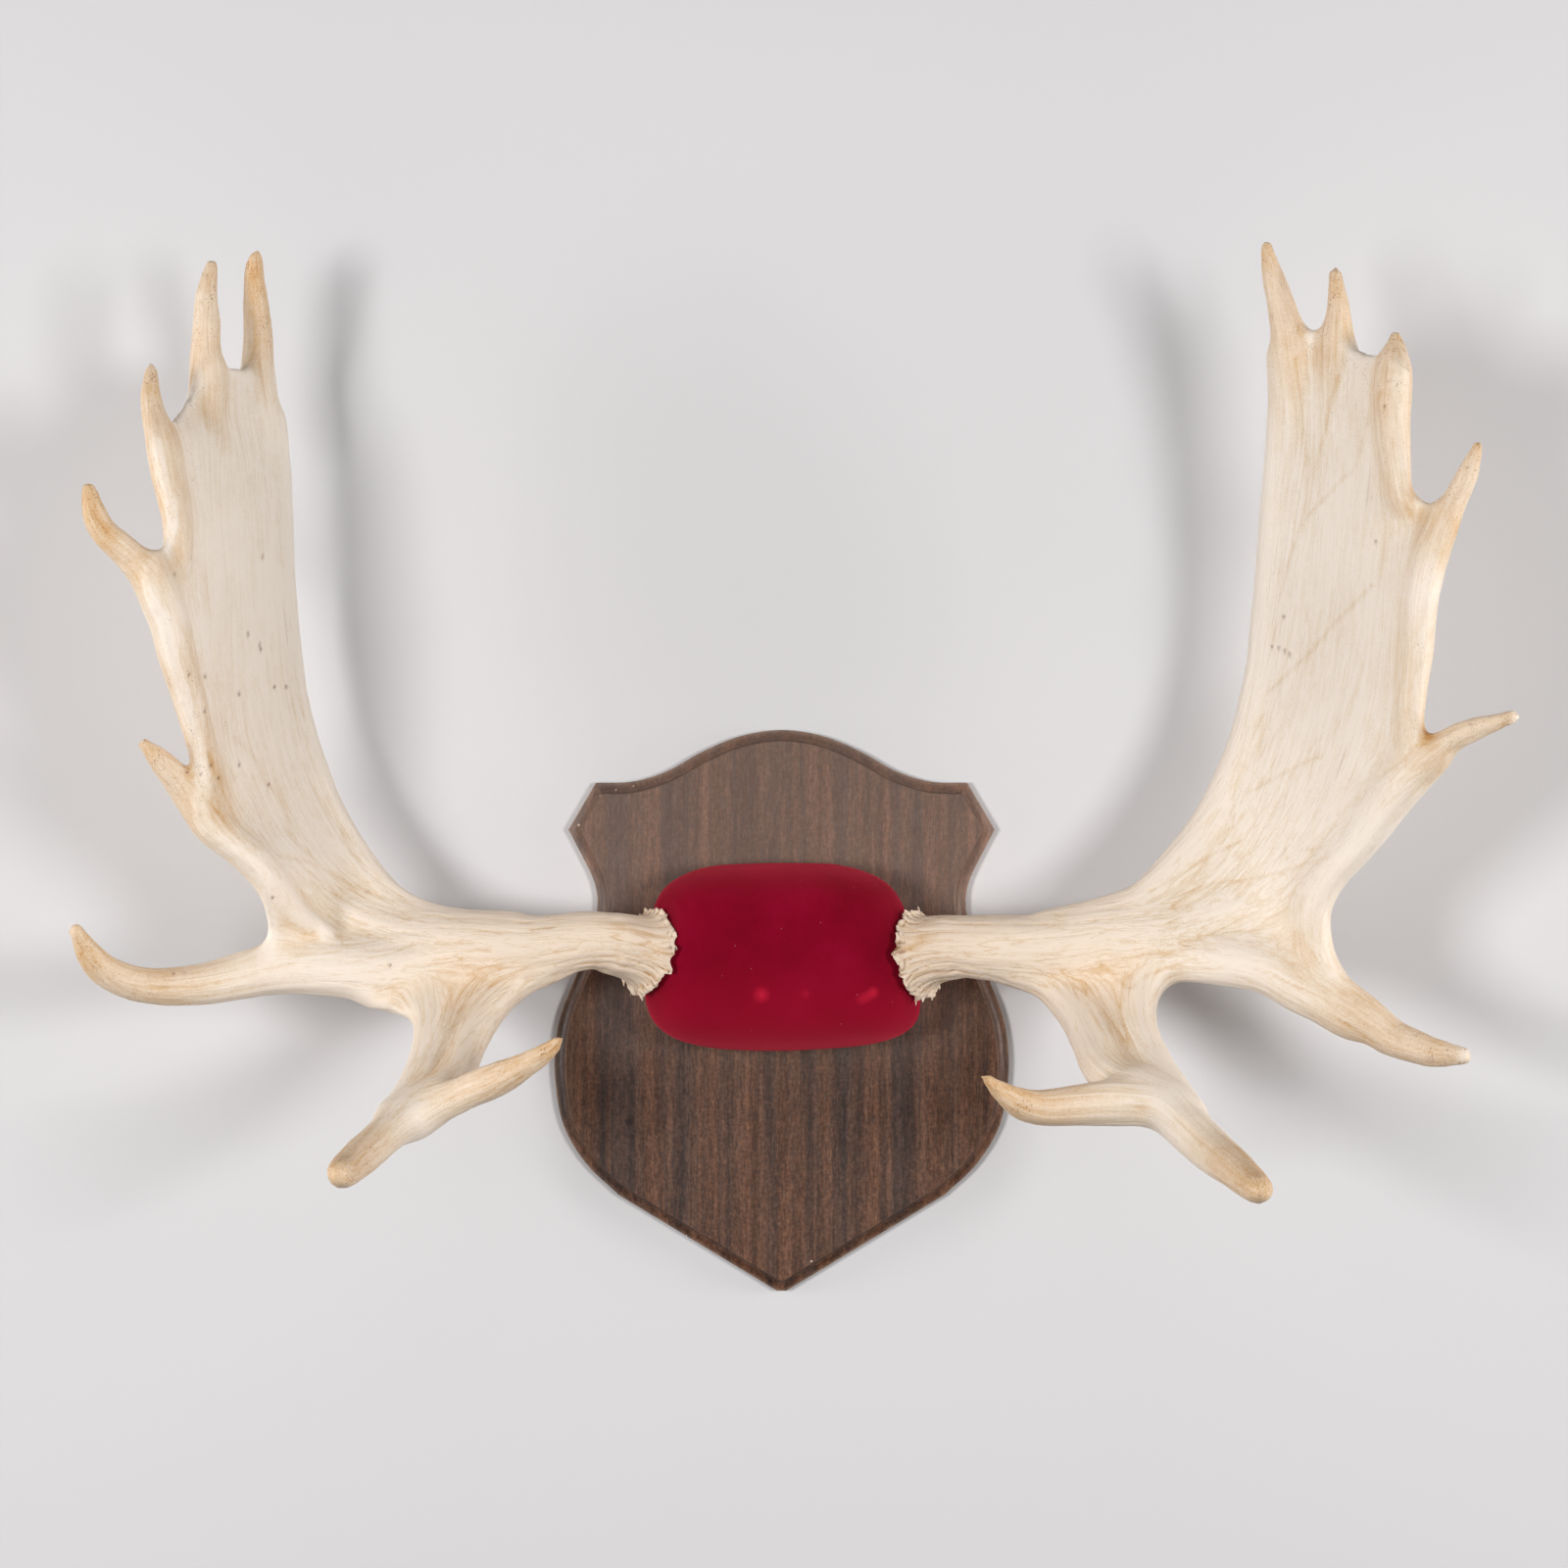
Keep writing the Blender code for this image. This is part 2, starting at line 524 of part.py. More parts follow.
def make_antler(side, ribs, rim, bowl, group, cutters):
    """A whole antler, fused and rounded, then parted at its three main forks."""
    free = {name for name in ribs if "tine" in name}
    pieces = [make_rib(f"{side}_{name}", spine, group, name in free)
              for name, spine in ribs.items()]
    pieces += make_burr(side, ribs["beam"], group)
    pieces.append(make_sheet(side, ribs, rim, bowl, group))
    antler = join(side + "_antler", pieces, group)
    remesh(antler, ANTLER_VOXEL)
    smooth = antler.modifiers.new("fillets", "SMOOTH")
    smooth.factor = 0.5
    smooth.iterations = FILLET_PASSES
    apply_modifiers(antler)
    trim_to(antler, ANTLER_TRIANGLES)

    sign = -1 if side == "left" else 1
    start, axis = beam_axis(ribs["beam"])
    foot = cutter_block(side + "_foot_cut", (-0.1, -0.1, -0.2), (0.1, 0.1, 0), cutters)
    foot.rotation_mode = "QUATERNION"
    foot.rotation_quaternion = axis.to_track_quat("Z", "Y")
    foot.location = start
    boolean(antler, foot, "DIFFERENCE")

    half = GAP / 2
    reach = (sign * BROW_REACH_X, 0.0)
    brow_low = (min(reach), -CUT_SIZE, -CUT_SIZE)
    brow_box = cutter_block(side + "_brow_box", brow_low, (max(reach), 0, BROW_FORK_Z - half),
                            cutters)
    brow_cut = cutter_block(side + "_brow_cut", brow_low, (max(reach), 0, BROW_FORK_Z + half),
                            cutters)
    inward = (sign * (BEAM_FORK_X - half), 0.0)
    outward = (sign * (BEAM_FORK_X + half), sign * CUT_SIZE)
    beam_box = cutter_block(side + "_beam_box", (min(inward), -CUT_SIZE, -CUT_SIZE),
                            (max(inward), 0, CUT_SIZE), cutters)
    palm_box = cutter_block(side + "_palm_box", (min(outward), -CUT_SIZE, -CUT_SIZE),
                            (max(outward), 0, CUT_SIZE), cutters)

    fork_x, ceiling = LATERAL_FORK[side]
    blocks = []
    for kind, shift in (("box", half), ("cut", -half)):
        span = sorted((sign * (fork_x + shift), sign * CUT_SIZE))
        blocks.append(cutter_block(f"{side}_lateral_{kind}", (span[0], -CUT_SIZE, -CUT_SIZE),
                                   (span[1], 0, ceiling), cutters))
    lateral = copy_of(antler, side + "_lateral_tine", group)
    boolean(lateral, blocks[0], "INTERSECT")
    boolean(antler, blocks[1], "DIFFERENCE")

    brow = copy_of(antler, side + "_brow_palm", group)
    boolean(brow, brow_box, "INTERSECT")
    boolean(antler, brow_cut, "DIFFERENCE")
    beam = copy_of(antler, side + "_beam", group)
    boolean(beam, beam_box, "INTERSECT")
    palm = copy_of(antler, side + "_palm", group)
    boolean(palm, palm_box, "INTERSECT")
    bpy.data.objects.remove(antler, do_unlink=True)
    return [beam, palm, lateral, brow]


# --- the whole trophy --------------------------------------------------------------------

def finish(obj, material, root, sharp_degrees):
    obj.data.materials.clear()
    obj.data.materials.append(material)
    obj.data.shade_smooth()
    obj.data.set_sharp_from_angle(angle=math.radians(sharp_degrees))
    obj.parent = root


def main():
    clear_scene()
    parts = new_collection("moose_antler_trophy")
    cutters = new_collection("cutters")
    root = add_object("trophy", None, parts)
    finish(make_plaque(parts), make_material("walnut"), root, 30)
    finish(make_velvet(parts, cutters), make_material("velvet"), root, 50)
    horn = make_material("antler")
    for side, ribs, rim, bowl in (("left", LEFT, LEFT_RIM, LEFT_BOWL),
                                  ("right", RIGHT, RIGHT_RIM, RIGHT_BOWL)):
        for piece in make_antler(side, ribs, rim, bowl, parts, cutters):
            finish(piece, horn, root, 60)


main()
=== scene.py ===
# %% [markdown]
# # A pair of moose antlers on a shield plaque
# Two palmed antlers stand on a stuffed velvet cover over the skull plate, on a walnut-veneered
# shield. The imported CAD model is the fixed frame, so every surface made here stands where its
# CAD solid stands: metres, the wall at y = 0, the trophy facing -Y, "left" and "right" the
# viewer's. The ribs, rims and bowls below are the CAD model's own, in millimetres.

import math

import bmesh
import bpy
import numpy as np
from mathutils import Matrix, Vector


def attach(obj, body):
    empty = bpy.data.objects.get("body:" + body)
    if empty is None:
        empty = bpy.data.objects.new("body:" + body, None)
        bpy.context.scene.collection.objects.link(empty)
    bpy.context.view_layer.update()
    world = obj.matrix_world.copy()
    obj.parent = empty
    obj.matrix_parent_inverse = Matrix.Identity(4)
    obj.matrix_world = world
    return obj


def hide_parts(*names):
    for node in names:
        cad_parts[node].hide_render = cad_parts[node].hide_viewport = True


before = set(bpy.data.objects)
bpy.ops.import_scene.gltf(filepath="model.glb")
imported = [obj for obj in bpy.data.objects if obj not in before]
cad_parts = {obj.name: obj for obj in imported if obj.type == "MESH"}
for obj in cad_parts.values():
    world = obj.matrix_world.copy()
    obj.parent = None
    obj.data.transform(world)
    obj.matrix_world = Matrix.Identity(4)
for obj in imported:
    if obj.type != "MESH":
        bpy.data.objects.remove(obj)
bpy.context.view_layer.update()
MM = 0.001
scene = bpy.context.scene
print("CAD nodes:", sorted(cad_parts))

# %% [markdown]
# ## Camera
# The photograph looks straight at the wall from about 3.2 m with a short telephoto lens. One of
# its 1600 pixels is 0.82 mm wide at the wall, which gives the focal length. A camera could be
# fitted by eye instead, but this one lets a spot seen in the photo be turned into a real place.

# %% Camera
PHOTO_PIXELS = 1600
PIXEL_AT_WALL = 0.82 * MM
CAMERA_AWAY = 3.2
CAMERA_X = 2 * MM
CAMERA_HEIGHT = 0.188

camera_data = bpy.data.cameras.new("camera")
camera_data.sensor_width = 36.0
camera_data.lens = 36.0 * CAMERA_AWAY / (PHOTO_PIXELS * PIXEL_AT_WALL)
camera = bpy.data.objects.new("camera", camera_data)
camera.location = (CAMERA_X, -CAMERA_AWAY, CAMERA_HEIGHT)
camera.rotation_euler = (math.radians(90), 0, 0)
scene.collection.objects.link(camera)
scene.camera = camera
print("focal length", round(camera_data.lens, 1), "mm")


def seen_at(pixels, off):
    """(x, z) of photo pixels that show places `off` metres in front of the wall."""
    pixels = np.asarray(pixels, float)
    scale = PIXEL_AT_WALL * (CAMERA_AWAY - off) / CAMERA_AWAY
    middle = PHOTO_PIXELS / 2
    return np.stack([CAMERA_X + (pixels[:, 0] - middle) * scale,
                     CAMERA_HEIGHT + (middle - pixels[:, 1]) * scale], 1)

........

(Work to complete): Return every line above in which the string "Identity" occurs.

(Problem solution):
    obj.matrix_parent_inverse = Matrix.Identity(4)
    obj.matrix_world = Matrix.Identity(4)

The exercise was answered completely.